Scripps Clinic orthopedic specialists are driving some of the world’s most advanced clinical studies at the Shiley Center for Orthopaedic Research and Education (SCORE) in San Diego. SCORE’s privately and publicly sponsored orthopedic clinical trials make it possible for patients to receive investigational therapies and devices for the treatment of conditions affecting the musculoskeletal system.
SCORE’s physicians and scientists are studying the effects of traumatic injuries and sports activities to determine how well joint replacement and reconstruction techniques or the use of experimental prostheses can restore joint mechanics and range of motion. Their peer-reviewed published work in orthopedics is extensive. They are also actively researching artificial cartilage implants, as well as allografts of human cartilage for treatment of joint injuries or joint degeneration.
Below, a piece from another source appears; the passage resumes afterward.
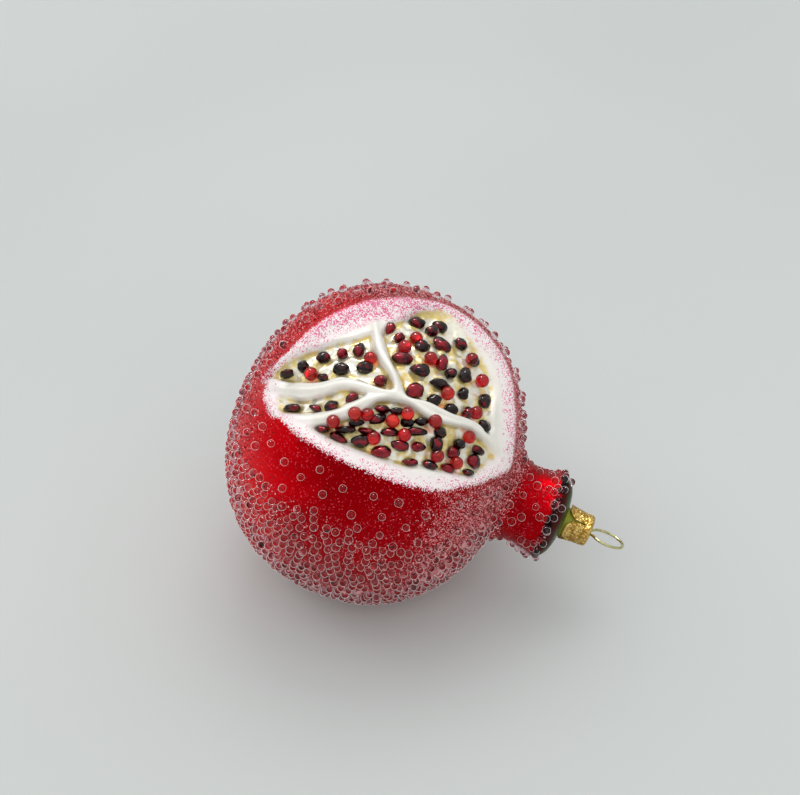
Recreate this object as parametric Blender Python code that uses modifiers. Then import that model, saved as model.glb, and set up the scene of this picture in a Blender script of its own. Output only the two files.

Inside the Alfred A. Smith and Susan D. Richardson Joint Mechanics Laboratory at SCORE in San Diego, leading-edge orthopedic research work includes:
- Optimizing allograft transplantations for cartilage repair
- Analyzing newer biomaterials for implantation to restore joint function
- Improving surgical techniques and joint implant design by measuring forces inside the knee with a one-of-a-kind electronic knee implant (e-knee)
- Conducting joint wear testing to measure durability of surgical implants of the hip, knee and spine
- Testing joint implant designs, surgical instruments, rehabilitation programs and bracing and orthotics designs for the leg foot and ankle
Pioneering work by Scripps Clinic researchers and scientists at SCORE focuses on breakthrough orthopedics treatments, including several areas of potential benefit to patients such as cartilage allograft, cartilage-tissue engineering, stem cell research and genomics.
Scripps is at the forefront of cartilage transplant procedures and advancing the process for improved patient results. A Scripps Clinic orthopedic doctor has been nationally recognized for his work in optimizing a surgery that replaces or repairs lost or damaged cartilage with donor tissue, which can relieve pain, improve joint function and prevent the onset of arthritis.
Over several years, the Scripps Clinic orthopedic surgeon has conducted scientific and clinical studies with the goal of improving the allograft process for knee joints. The breakthrough research has driven new innovations in human tissue banking, a deeper biologic understanding of osteochondral allografts, and improved patient outcomes.